1924年到1932年间,美国芝加哥西方电气公司的霍索恩工厂中,澳大利亚人埃尔顿·梅奥(Elton Mayo,1880-1949年)等人进行了一项实验,试图找出影响工作效率的环境因素。然而出乎实验者意料的是,在保持其它条件不变的前提下,正反向调整某个因素总能导致同样的后果:无论是增加还是减少光照,延长还是简短休息时间,工作效率都会上升。总结发现,奥秘原来在于实验者的观察忽略了自身的因素,被试(工人)发现自己收到关注,往往会产生效率的额外提升——这意外的发现,就是后人所说的“霍索恩效应(Hawthorne Effect)”。
发现霍索恩效应的人,忽略自身因素当然无可厚非,毕竟他们是开创者;但是作为后来人,因为没有掌握许多(已经存在的)知识,在求解问题的过程中忽略了许多因素,多走许多弯路,就非常可惜了,更可惜的是,这样的事情似乎并不罕见。举我熟悉的程序开发中除错的例子吧,我亲见许多技术人员,因为不愿花时间去学习调试和除错的知识(包括基本的逻辑判断能力),在复杂现象面前一筹莫展,自己累得不行,进度也受影响;而掌握了相关知识的人,面对同样的现象,却能够迅速定位问题所在。知识的作用再次体现出来:在同样的时间内,在同样的现象面前,知识大大影响了我们的收获。
引申开来说,学习知识的意义无论怎么强调也不为过:每个人的时间大致是相等的,如果希望多一些收获(无论是丰富生活体验,还是提升工作效率),多学习和掌握一点知识,就是当然的选择。
这道理不难明白,但实践起来却有难度,即便是在信息已经大大丰富的当下,我们仍然可以听到许多人说,学习知识太麻烦了。为什么会出现这种情况呢?下面尝试依据知识做点解释。
第一方面的解释来自进化心理学。这是心理学中新出现的一个分支,它尝试从物种进化的角度看待人的认知和行为。从这个角度出发,进化心理学得出了许多有意思的结论:比如,人类进化出了对蛇之类动物的天生畏惧,却没有进化出对插座、汽车等物品的天生恐惧——因为插座和汽车出现的时间太短,不够让人“进化”出这种本能。关于知识的学习也是如此,一般来说,人类多是生存在感觉经验的世界里(实际上大多数物种都生存在感觉的世界里),然而知识总是要依靠提炼、总结、归纳,梳理出超越感觉经验的“本质”的。

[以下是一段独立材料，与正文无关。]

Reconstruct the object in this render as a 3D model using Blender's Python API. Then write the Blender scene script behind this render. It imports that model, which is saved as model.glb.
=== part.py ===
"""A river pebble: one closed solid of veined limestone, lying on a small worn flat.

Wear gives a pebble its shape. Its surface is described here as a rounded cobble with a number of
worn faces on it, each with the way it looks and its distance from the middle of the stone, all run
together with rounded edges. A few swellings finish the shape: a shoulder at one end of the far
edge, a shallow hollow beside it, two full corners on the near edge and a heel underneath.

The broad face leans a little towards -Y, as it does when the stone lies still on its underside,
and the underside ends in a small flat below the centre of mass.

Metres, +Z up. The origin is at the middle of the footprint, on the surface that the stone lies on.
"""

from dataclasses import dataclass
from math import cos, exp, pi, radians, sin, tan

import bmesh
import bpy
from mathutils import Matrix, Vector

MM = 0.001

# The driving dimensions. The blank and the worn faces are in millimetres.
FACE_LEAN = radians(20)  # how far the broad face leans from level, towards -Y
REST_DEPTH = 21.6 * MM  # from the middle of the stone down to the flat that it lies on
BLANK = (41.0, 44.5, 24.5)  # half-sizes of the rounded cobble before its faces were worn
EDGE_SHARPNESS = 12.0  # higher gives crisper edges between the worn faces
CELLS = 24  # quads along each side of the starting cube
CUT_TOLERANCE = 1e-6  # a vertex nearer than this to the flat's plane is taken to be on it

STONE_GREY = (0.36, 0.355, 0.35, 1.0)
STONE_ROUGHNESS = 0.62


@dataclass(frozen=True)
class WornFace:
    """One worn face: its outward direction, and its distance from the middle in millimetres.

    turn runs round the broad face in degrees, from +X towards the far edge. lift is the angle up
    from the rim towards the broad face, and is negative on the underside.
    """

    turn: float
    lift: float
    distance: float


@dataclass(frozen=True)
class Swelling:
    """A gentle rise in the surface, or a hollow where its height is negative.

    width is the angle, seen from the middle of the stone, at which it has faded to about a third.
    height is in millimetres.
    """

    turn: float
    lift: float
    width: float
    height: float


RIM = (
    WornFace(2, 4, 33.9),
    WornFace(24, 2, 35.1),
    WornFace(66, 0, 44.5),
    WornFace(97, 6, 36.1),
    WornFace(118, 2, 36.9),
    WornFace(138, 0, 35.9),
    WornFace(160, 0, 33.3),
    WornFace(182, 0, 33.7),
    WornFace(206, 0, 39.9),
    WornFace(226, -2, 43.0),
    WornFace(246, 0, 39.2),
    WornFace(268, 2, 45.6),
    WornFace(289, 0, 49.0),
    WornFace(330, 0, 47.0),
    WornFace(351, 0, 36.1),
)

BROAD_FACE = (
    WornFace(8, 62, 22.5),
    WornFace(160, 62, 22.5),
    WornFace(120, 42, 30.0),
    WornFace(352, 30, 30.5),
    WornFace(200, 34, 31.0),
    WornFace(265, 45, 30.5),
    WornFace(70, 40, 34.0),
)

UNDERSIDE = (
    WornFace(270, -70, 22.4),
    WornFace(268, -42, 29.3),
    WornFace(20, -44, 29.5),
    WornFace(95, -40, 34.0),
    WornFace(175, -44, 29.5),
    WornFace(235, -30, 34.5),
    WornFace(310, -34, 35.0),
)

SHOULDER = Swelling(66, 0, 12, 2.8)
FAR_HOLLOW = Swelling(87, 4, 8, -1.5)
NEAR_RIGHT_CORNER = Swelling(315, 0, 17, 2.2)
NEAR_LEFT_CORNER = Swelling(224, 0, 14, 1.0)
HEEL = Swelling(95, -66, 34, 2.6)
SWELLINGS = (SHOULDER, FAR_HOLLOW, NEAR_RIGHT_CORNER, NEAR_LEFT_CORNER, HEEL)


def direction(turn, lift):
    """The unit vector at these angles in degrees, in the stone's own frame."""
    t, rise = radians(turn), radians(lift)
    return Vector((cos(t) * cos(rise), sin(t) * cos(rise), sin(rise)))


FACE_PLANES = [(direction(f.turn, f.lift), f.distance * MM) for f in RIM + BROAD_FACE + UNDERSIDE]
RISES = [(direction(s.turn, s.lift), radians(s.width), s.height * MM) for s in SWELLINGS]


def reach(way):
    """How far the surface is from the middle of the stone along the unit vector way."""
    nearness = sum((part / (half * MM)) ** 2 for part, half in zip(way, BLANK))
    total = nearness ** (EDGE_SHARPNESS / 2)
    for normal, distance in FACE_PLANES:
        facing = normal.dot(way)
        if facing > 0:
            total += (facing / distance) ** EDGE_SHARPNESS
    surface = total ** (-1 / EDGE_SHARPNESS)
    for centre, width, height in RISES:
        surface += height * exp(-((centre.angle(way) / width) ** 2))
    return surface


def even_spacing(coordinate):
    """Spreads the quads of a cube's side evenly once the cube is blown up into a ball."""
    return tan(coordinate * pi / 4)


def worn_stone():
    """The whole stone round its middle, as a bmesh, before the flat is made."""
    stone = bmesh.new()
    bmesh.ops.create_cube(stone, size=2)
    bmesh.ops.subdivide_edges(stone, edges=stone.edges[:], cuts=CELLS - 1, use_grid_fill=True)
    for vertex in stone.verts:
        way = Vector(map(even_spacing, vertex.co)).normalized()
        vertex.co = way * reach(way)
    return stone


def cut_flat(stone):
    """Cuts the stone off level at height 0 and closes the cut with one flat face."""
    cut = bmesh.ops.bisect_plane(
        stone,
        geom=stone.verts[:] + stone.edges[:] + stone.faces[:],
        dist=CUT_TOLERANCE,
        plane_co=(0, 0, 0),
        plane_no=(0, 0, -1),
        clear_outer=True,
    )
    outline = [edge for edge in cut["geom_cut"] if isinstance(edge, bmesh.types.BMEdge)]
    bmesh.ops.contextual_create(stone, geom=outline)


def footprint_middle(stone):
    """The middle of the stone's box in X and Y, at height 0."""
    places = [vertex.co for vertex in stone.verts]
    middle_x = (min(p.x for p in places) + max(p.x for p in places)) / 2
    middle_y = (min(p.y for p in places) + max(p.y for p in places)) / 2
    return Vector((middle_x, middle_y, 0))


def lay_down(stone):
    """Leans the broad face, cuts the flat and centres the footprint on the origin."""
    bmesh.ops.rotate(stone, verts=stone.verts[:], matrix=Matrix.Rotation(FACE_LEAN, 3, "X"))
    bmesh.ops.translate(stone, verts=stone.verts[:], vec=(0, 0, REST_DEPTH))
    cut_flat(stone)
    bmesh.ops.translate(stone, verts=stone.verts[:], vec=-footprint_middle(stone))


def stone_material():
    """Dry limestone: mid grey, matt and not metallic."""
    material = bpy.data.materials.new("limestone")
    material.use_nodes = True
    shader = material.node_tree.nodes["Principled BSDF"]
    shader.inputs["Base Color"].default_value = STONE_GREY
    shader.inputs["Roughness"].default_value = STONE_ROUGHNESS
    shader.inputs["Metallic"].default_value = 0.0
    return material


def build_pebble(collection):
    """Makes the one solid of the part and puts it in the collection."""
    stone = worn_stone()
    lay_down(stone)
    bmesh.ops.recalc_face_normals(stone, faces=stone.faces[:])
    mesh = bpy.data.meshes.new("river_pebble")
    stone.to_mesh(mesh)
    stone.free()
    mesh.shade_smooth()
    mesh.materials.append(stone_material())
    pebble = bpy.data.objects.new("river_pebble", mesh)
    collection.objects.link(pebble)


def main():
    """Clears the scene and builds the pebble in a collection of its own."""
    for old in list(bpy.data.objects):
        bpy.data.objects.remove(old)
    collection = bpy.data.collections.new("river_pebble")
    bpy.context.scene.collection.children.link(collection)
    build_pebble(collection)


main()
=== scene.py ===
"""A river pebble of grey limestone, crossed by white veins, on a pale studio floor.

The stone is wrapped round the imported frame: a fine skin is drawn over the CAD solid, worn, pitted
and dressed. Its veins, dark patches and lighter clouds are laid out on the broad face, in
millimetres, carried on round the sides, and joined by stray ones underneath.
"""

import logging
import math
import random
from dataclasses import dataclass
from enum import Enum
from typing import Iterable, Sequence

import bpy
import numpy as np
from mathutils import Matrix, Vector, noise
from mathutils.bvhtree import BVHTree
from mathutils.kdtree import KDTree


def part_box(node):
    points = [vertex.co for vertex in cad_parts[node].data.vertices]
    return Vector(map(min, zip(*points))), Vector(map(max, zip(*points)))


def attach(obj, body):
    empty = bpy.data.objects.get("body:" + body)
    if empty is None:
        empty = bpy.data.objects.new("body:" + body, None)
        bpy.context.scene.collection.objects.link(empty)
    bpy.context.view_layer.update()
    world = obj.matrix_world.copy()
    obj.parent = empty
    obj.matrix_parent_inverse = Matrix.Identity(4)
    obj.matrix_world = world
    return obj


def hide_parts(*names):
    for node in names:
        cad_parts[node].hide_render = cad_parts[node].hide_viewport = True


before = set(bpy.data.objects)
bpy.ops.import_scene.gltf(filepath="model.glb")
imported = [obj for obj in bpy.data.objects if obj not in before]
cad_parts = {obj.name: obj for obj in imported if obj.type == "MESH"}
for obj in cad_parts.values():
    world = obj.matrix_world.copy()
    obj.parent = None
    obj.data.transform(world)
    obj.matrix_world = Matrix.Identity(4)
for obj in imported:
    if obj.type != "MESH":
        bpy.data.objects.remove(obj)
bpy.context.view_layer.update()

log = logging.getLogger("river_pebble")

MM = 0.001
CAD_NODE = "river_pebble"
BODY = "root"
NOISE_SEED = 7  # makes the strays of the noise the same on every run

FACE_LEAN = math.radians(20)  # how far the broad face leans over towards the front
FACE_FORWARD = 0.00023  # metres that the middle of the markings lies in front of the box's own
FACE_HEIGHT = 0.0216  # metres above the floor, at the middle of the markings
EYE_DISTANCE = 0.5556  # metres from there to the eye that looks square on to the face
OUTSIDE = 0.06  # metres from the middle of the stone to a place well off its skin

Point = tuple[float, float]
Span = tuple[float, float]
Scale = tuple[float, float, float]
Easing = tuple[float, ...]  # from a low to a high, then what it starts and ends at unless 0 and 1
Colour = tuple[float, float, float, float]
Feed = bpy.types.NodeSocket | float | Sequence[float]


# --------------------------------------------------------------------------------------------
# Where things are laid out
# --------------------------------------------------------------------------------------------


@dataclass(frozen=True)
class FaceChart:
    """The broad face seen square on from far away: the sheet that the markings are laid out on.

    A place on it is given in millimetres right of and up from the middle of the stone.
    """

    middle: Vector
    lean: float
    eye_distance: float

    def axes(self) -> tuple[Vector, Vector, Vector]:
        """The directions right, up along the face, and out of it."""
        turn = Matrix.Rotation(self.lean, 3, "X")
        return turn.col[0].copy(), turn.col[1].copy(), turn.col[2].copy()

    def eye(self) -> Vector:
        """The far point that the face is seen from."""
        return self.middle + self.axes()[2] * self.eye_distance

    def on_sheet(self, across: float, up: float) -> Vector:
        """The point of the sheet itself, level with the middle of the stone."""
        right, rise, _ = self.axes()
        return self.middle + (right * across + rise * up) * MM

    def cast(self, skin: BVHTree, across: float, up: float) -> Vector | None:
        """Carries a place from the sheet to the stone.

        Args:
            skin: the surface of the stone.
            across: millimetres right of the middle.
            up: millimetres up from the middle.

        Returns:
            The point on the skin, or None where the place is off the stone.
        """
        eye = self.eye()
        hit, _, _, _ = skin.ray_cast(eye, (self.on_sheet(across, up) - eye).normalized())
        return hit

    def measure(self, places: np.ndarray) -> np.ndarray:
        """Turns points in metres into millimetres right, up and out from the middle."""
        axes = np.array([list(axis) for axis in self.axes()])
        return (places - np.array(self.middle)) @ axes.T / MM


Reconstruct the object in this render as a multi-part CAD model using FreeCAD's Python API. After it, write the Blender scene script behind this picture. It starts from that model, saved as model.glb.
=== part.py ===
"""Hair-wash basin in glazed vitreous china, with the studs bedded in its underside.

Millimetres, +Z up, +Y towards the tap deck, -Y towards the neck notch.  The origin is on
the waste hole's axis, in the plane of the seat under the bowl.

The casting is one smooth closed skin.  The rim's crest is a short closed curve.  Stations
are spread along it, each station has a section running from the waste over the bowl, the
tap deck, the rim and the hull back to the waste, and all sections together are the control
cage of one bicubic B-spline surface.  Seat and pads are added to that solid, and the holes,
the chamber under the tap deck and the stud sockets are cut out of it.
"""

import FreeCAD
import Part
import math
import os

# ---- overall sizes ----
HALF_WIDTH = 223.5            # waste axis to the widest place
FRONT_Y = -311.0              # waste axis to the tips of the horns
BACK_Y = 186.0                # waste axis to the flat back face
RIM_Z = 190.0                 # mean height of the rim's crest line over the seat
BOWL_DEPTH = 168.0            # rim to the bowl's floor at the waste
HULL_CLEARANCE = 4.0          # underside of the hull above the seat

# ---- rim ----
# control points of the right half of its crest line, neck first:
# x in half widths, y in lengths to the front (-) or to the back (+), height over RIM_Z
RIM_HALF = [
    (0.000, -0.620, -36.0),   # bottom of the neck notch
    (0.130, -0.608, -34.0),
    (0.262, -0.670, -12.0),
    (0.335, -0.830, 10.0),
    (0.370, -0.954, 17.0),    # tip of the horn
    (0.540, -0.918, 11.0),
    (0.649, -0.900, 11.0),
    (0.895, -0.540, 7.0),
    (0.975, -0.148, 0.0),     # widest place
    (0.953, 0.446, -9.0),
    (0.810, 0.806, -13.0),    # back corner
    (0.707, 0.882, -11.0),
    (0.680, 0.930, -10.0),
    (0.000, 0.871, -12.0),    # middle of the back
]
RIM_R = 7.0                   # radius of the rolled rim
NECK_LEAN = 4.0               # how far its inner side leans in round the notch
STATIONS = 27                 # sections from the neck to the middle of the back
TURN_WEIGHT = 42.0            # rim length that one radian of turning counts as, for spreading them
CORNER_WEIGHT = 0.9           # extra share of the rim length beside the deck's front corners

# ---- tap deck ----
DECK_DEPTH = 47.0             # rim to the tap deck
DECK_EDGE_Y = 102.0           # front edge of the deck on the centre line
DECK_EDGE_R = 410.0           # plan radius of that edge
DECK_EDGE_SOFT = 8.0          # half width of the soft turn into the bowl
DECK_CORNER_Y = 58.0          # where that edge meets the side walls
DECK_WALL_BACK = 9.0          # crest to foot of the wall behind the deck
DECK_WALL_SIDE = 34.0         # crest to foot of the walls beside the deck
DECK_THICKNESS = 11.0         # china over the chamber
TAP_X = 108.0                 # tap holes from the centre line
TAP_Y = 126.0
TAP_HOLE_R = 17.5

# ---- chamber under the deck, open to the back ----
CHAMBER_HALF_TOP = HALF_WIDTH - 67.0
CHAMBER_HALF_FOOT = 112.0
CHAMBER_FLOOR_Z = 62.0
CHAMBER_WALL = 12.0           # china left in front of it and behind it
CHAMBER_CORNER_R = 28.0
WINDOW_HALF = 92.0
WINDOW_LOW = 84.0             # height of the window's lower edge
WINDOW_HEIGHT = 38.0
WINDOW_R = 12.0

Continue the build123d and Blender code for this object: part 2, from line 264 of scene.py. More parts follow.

因此,许多道理落实在生活的例子里,我们可以依靠本能推理,得出结论。如果减少其中感觉经验的内容,依靠抽象的概念和符号进行推理和判断,就有些“超出进化阶段”的味道了,感到麻烦也是理所当然。
不过我想,一方面,人类社会的复杂程度已经远远超出了普通生物的感觉经验世界,仅仅依靠感觉和经验是不足以对付的,这是学习知识的压力;另一方面,人脑尚有大量的能力没有开发(爱因斯坦曾说,“人类最伟大的发现之一,就是对大脑无限潜能的认识”),这是学习知识的潜力。综合两方面来看,问题并不严重。
另一方面的解释来自我的经验。我们大都有过这种经验:对同一个问题,有的书这样说,有的书那样说……让人无所适从,甚至不如“蒙头撞大运”来得干脆,这也是许多人觉得“学知识太麻烦”的原因。但是,你在半山腰看到的风景,很可能不及山顶的一半,甚至不如山脚下——事物的发展可能并不都是线性的,知识的学习也是如此。举个简单的例子吧,选择伴侣,到底是要与自己类似的更好(所谓“有共同语言”),还是不同的更好(所谓“互补”)?这个问题,相关的论述很多,而且各有调查数据和理论分析做支撑,初看确实很容易困扰。但是,如果我们更进一步,能够以批判的目光看待各种说法的数据和论证,同时把笼统的“相似”量化规范,并严格描述“好”,得到的结论就更加可信,也更有参考价值了。类似的例子,还有对言论的判断:我们往往习惯于给人贴上“言行一致/言行不一”的标签,但是了解了与“可通达性”有关的知识,我们就能够判断和理解,某个人在什么场景下、用什么态度说的关于什么主题的话,到底有多大可能与行为一致。所以,对这类“太麻烦”而放弃学习知识的做法,我们不妨化用罗伯特·卡帕的名言:(如果某一门知识真的很好很重要)如果你觉得学了很困惑,那是因为你学的不够多、不够深。